A glance at what doesn’t appear on the Banned Books list reveals the imbalance. Are activists urging students to read banned right-wing literature? To restore the Bible to school libraries? To study "The Turner Diaries" — a genuinely vile book — in the name for of intellectual freedom? Of course not.
Meanwhile, the publishing industry’s broken business model incentivizes controversy. Slapping a "Banned Book" sticker on a new release is can lead to a major boost in sales.
School for scandal
That might be harmless if confined to a Barnes & Noble display. But it occurs in the context of public education, where foundational classics have been quietly displaced by shallower contemporary novels. Teachers boast about removing Homer, Shakespeare, and other “dead white men” from curricula. "Huckleberry Finn" languishes while legislators debate striking him from schools altogether.
A student’s reading years are limited. Prioritizing great works that shape moral and intellectual formation is essential. Yet in an age of collapsing institutional trust, progressive educators flaunt their credentials and demand the state’s blessing to teach whatever they see fit.
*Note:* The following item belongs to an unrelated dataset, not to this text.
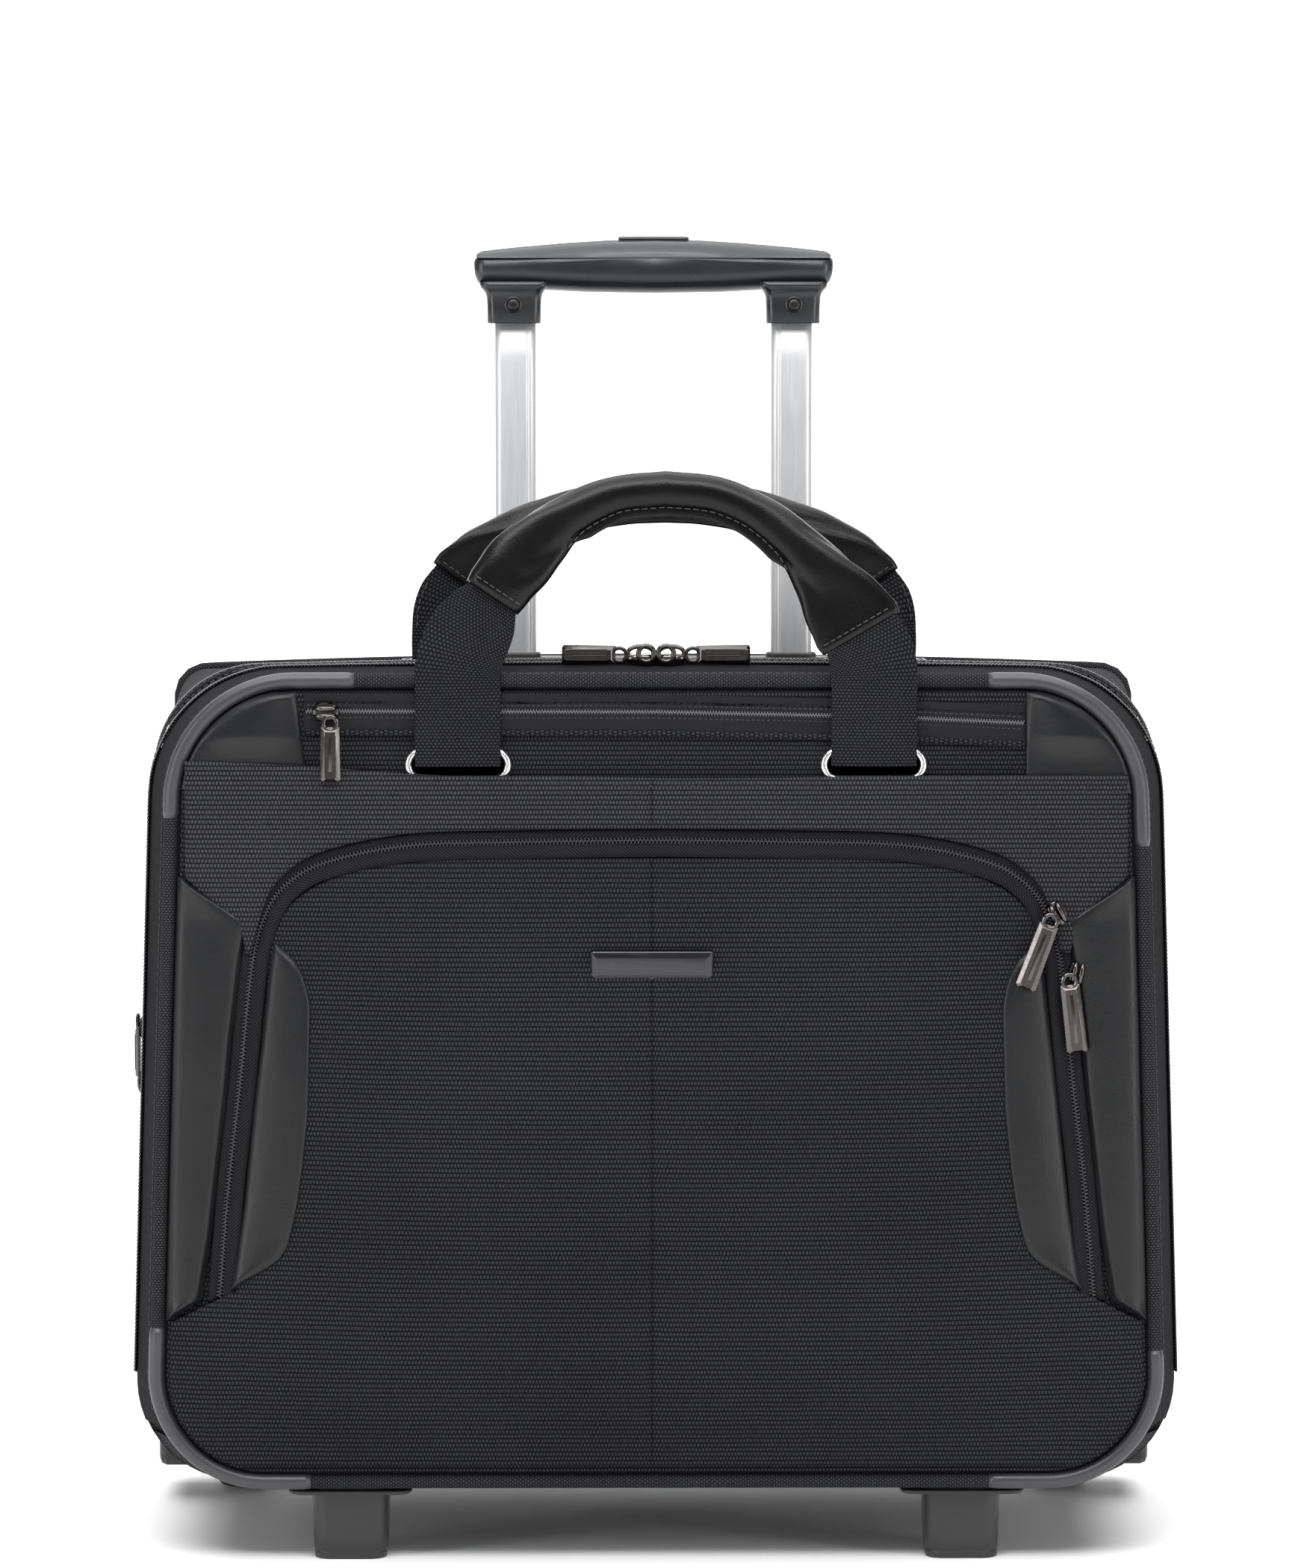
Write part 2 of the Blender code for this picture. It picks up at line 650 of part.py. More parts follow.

Despite left-wing rhetoric, there is no great epidemic of book-burning in America. Aside from the occasional Pentecostal preacher torching "Harry Potter" for headlines, such incidents are rare. Conservatives, generally, are classicists who want their children reading Homer and Shakespeare. Yet even modest debates over age-appropriate material draw accusations of illiteracy and bigotry.
And that's by design. Banned Books Week is little more than a marketing campaign — an annual ritual of ginning up demand for “forbidden” books and laundering blatant activist propaganda into the merely "controversial." Conservatives who approach this debate on the ALA's terms only add fuel to the fire, as it were. When it comes to the left's persecution narrative, there's no such thing as bad publicity.